**SET EXERCISE**
Using the data below, return the stretch from the line that contains "What FreeCAD Python" through the line that contains "SEAT = 0.02", both included, exactly as it stands and nothing beyond it.

[Entries from a dataset]
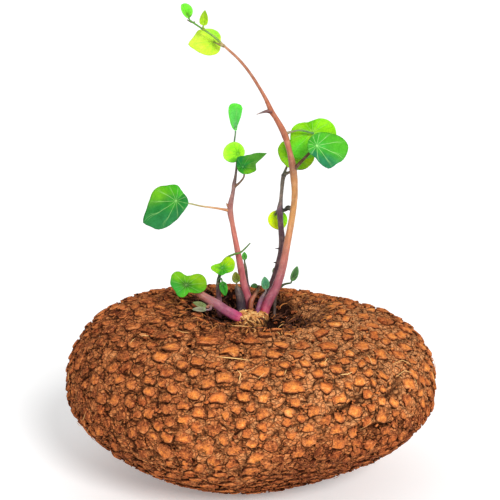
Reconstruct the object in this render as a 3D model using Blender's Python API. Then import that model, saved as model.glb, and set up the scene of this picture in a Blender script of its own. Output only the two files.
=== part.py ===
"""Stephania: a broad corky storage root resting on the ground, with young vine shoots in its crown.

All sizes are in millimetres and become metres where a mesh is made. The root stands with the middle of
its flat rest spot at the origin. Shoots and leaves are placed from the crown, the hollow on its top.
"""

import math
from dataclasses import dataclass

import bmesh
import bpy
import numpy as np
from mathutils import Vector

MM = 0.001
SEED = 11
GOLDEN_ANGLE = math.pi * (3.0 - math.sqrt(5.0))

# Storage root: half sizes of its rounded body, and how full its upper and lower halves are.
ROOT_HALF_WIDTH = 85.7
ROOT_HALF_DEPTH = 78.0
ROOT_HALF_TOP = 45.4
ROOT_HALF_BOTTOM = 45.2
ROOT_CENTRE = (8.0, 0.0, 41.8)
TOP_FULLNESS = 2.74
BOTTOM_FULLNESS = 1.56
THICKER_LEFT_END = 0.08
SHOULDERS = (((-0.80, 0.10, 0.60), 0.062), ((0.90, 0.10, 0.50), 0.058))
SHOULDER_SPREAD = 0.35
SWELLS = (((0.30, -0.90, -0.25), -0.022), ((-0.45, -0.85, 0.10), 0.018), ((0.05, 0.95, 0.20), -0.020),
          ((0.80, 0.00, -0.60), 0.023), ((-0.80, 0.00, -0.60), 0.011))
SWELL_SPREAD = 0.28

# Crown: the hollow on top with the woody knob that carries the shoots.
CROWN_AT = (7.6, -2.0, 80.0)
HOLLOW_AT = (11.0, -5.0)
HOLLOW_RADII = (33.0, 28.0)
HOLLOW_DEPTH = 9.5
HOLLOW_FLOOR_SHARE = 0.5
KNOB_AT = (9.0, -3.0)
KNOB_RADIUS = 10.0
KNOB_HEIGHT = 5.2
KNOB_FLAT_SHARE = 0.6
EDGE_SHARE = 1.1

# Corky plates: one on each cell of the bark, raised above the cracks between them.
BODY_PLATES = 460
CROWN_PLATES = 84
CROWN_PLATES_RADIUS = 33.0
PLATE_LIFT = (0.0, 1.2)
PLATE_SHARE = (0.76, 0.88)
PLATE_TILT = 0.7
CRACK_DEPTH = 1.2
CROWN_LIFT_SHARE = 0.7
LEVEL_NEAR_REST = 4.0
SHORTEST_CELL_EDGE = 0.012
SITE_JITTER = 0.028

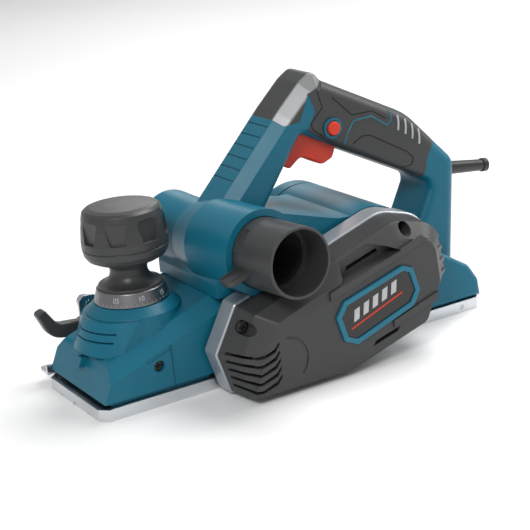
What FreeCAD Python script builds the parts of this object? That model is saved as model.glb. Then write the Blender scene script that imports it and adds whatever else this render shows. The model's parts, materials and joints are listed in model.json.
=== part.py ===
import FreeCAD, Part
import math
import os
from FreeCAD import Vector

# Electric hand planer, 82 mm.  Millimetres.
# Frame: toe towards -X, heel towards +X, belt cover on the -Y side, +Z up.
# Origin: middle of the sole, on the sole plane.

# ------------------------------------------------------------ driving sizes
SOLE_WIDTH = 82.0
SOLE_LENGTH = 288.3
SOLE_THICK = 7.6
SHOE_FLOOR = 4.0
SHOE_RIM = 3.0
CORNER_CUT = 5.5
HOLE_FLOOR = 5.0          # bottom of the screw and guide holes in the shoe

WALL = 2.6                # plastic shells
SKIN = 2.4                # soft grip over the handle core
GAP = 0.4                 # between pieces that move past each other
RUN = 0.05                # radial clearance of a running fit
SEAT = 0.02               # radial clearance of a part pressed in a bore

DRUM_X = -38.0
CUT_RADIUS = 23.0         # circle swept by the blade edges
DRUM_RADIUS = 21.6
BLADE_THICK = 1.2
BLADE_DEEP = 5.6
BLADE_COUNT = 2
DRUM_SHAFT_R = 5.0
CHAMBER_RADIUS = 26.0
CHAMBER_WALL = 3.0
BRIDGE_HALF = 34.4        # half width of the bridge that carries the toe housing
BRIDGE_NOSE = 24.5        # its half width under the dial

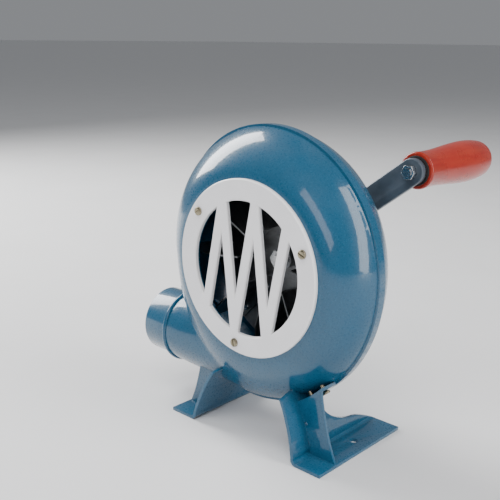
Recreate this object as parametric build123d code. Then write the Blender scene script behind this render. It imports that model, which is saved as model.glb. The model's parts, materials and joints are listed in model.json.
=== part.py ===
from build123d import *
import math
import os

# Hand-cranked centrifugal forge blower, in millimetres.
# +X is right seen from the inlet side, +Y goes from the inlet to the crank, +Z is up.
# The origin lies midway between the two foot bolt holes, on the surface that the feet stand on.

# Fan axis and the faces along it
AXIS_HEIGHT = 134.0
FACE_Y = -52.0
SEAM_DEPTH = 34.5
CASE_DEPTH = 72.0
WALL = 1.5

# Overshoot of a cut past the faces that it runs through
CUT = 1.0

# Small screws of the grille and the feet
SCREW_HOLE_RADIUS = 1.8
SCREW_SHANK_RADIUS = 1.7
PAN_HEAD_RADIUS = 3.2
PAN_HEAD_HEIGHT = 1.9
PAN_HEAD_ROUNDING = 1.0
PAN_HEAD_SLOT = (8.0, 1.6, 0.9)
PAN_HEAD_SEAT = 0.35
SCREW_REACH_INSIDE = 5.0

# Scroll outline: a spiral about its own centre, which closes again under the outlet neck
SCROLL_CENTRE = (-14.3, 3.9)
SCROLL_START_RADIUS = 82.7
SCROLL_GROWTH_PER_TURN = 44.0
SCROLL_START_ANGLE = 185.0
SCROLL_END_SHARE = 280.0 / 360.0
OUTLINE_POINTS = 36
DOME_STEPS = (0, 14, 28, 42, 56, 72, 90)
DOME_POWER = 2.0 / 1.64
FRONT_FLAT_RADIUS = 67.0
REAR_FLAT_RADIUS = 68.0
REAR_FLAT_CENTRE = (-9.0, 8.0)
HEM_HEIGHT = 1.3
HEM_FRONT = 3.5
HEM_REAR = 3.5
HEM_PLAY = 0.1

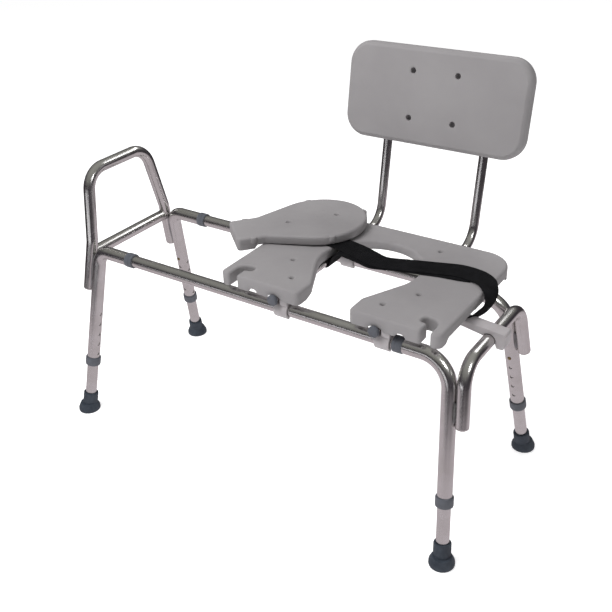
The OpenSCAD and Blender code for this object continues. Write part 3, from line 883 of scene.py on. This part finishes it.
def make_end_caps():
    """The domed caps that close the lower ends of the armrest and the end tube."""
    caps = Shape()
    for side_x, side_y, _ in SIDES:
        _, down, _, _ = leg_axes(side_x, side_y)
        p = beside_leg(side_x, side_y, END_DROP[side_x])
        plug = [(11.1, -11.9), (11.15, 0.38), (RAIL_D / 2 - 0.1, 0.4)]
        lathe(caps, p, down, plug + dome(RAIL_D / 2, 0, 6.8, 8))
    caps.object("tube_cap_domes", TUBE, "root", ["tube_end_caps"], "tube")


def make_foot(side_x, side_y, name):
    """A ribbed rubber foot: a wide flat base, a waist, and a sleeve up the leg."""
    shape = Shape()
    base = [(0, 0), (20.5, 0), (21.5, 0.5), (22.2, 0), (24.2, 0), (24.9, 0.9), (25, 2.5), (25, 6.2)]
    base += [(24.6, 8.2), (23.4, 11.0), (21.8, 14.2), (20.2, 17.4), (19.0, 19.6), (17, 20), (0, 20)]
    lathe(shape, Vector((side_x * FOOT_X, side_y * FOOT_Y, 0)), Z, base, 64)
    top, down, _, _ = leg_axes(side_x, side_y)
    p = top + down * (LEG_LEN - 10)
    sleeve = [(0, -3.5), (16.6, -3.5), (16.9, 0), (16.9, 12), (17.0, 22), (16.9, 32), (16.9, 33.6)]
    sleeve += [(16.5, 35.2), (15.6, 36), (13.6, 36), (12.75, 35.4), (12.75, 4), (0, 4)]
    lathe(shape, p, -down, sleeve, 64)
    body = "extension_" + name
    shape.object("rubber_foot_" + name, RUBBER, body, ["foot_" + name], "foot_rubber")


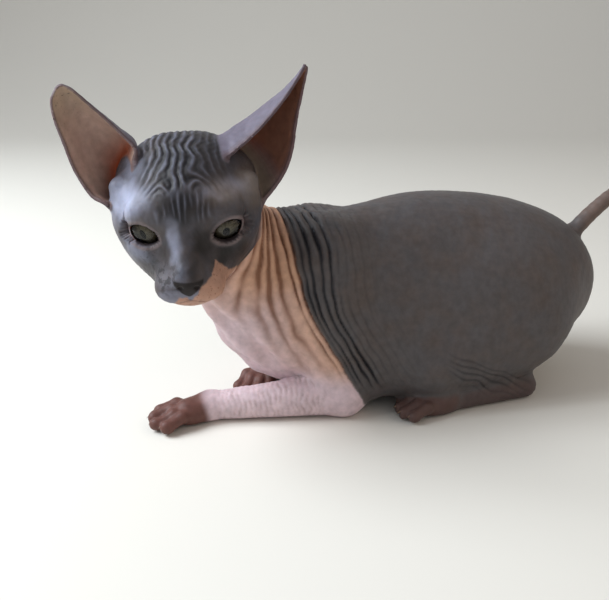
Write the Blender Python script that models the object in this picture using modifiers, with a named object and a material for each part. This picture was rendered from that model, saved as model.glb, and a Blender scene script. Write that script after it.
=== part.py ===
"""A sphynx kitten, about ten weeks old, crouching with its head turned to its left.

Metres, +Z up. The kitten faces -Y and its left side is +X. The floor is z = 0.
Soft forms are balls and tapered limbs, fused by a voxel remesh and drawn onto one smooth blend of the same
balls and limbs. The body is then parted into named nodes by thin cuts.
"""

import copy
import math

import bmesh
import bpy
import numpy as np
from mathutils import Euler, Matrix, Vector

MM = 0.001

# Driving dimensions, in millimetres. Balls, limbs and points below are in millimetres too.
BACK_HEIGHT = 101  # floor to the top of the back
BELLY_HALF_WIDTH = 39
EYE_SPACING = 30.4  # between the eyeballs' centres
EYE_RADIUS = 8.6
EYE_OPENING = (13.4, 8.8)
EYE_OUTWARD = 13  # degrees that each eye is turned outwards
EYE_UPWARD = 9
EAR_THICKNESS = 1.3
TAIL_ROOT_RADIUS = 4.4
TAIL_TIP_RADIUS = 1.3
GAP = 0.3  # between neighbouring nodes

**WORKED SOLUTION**
What FreeCAD Python script builds the parts of this object? That model is saved as model.glb. Then write the Blender scene script that imports it and adds whatever else this render shows. The model's parts, materials and joints are listed in model.json.
=== part.py ===
import FreeCAD, Part
import math
import os
from FreeCAD import Vector

# Electric hand planer, 82 mm.  Millimetres.
# Frame: toe towards -X, heel towards +X, belt cover on the -Y side, +Z up.
# Origin: middle of the sole, on the sole plane.

# ------------------------------------------------------------ driving sizes
SOLE_WIDTH = 82.0
SOLE_LENGTH = 288.3
SOLE_THICK = 7.6
SHOE_FLOOR = 4.0
SHOE_RIM = 3.0
CORNER_CUT = 5.5
HOLE_FLOOR = 5.0          # bottom of the screw and guide holes in the shoe

WALL = 2.6                # plastic shells
SKIN = 2.4                # soft grip over the handle core
GAP = 0.4                 # between pieces that move past each other
RUN = 0.05                # radial clearance of a running fit
SEAT = 0.02               # radial clearance of a part pressed in a bore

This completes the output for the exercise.